Do double duty. The foodie couple can get twice the mileage out of their appetizers by using them as decorations; others might have centerpieces made of potted succulents that then double as guest favors.

Keep stationery simple. The time, date, nature of the event and address can all fit on a single card. Additional details can be spelled out on a wedding website like MyWedding.com or Wedding Jojo.

Reconsider what you think you need. “On average, weddings have become very extreme,” Caruso concedes. “If you focus on the core components, your guests will have a memorable experience.” Expenses can be dramatically cut if you get over the idea that you must have:

● Favors. “If you’re giving people heart-shaped salt-and-pepper shakers, you’re wasting your money,” Caruso says.

● Pre- and post-celebrations. Elaborate rehearsal dinners, after parties, bride/groom/bachelor/bachelorette parties, showers and next-day brunches are all relatively new trends that can add up to beaucoup bucks.

● Champagne. It’s expensive and not required.

● Exotic flowers. Ask your florist to recommend local and seasonal blooms.
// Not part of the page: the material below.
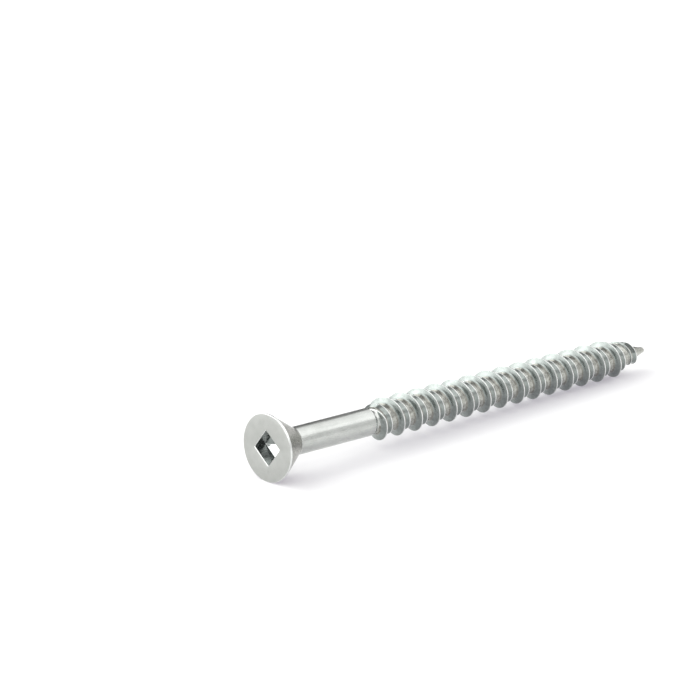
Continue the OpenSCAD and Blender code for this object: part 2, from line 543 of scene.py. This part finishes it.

● Full open bar. Booze can be a huge expense, especially if you offer a fully stocked bar. Consider limiting the options to beer and wine, or perhaps add a single signature cocktail.

● Saturday-night date. That slot is always the most popular and expensive wedding time. Daytimes and Fridays and Sundays are perfectly respectable wedding days, too.

● Live music. Unless tunes are your main jam, consider canned music.

● Steak and seafood. Go for ethnic dishes or chicken prepared in an interesting way.

● Elaborate decorations. While filling the banquet hall with an abundance of intoxicating peonies may be a dream, a few gorgeous arrangements strategically placed can make an equally dramatic impression.

● Springtime wedding. Fall and winter are also romantic seasons for tying the knot and are 20% to 30% cheaper to book than their warmer counterparts.

● Released butterflies and doves. ’Nuff said.

Shop seasonally. If you do have enough time, hit up craft purveyors and big-box stores for items like ribbons, candles and silk flowers. Those with fall colors like burgundy, copper and forest green will be dramatically discounted in November.

Get out of the city. Major cities charge a premium for events. Meanwhile, small-town or suburban locations offer unique experiences for a fraction of the cost.

Ask for help. Friends are happy to haul the floral arrangements from the temple to the restaurant, and your cousin might be delighted to lend you her vintage Corvette, which will eliminate the cost of renting a limo. Got a musician or singer in the family? Invite him or her to perform during the ceremony.